The Seattle Men’s Chorus and the 5th Avenue Musical Theatre joined forces earlier this month for a historic production of Gentlemen Prefer Blondes, the fabled Broadway show that launched the five-decade career of Carol Channing. The 1953 film version, featuring iconic performances from Marilyn Monroe and Jane Russell, rewrote the labored book of the stage hit but kept the show’s best hits—“Diamonds Are A Girl’s Best Friend,” “Just A Little Girl From Little Rock,” “Bye, Bye Baby.”

The landmark collaboration offered Blondes as a staged concert, a format used by New York’s wildly successful Encores! series and San Francisco’s beloved 42nd Moon Theatre. Inexplicably, the two groups decided not to invite the press for theatrical reviews—a strange decision considering that this was the launch of a new format with future productions a strong possibility.

For The Record: As a first outing, Blondes was a huge success with much of the loyal Seattle Men’s Chorus subscribers. Broadway’s Faith Prince, a Tony Award winner for her Miss Adelaide in Guys And Dolls (a roll she first played at the Seattle Rep in an earlier production) was a solid Lorelei Lee but clearly need more rehearsal time to make Lorelei’s dumb-blonde routines truly memorable.

Lucy Lawless, star of television’s Xena: Warrior Princess, was a total delight as Dorothy, Lorelei’s sensible sidekick. In a Seattle Times review of Friday’s opening night, Lawless’ vocals were called “strained.” Bits&Bytes caught the show at the Sunday evening closing performance, and Lawless was in great voice and turned in a first class performance. She may have gained strength as the weekend run progressed—or Lawless may have just let loose for the final performance. (The Seattle Times attended because the Times—to reflect “journalistic integrity”—pays full dollar for all of its stage, film, symphony, ballet, sports and travel-related tickets. No other paper in town sees the long-standing traditional of press comps as a questionable practice or a source of a potential conflict of interest.)

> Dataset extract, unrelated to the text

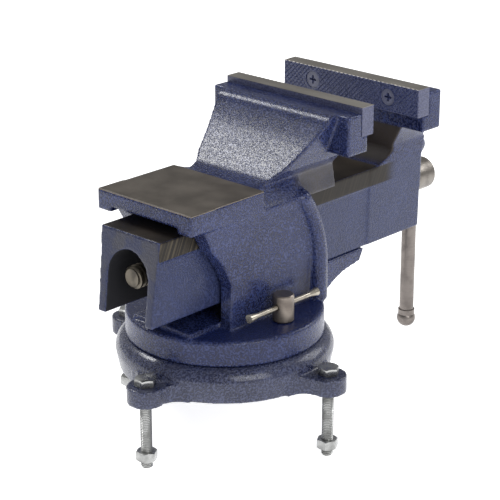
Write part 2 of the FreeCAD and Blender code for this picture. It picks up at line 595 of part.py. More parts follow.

While there were many flaws in the production, all in all Blondes was a very successful first staging in a potential series. Hopefully, the next event will give the chorus more to do. And while future Seattle Men’s Chorus collaborations would be great fun, the 5th Avenue shouldn’t overlook other teamings—Song of Norway with the Norwegian Men’s Chorus could pack the house with Ballard-based musical theater fans.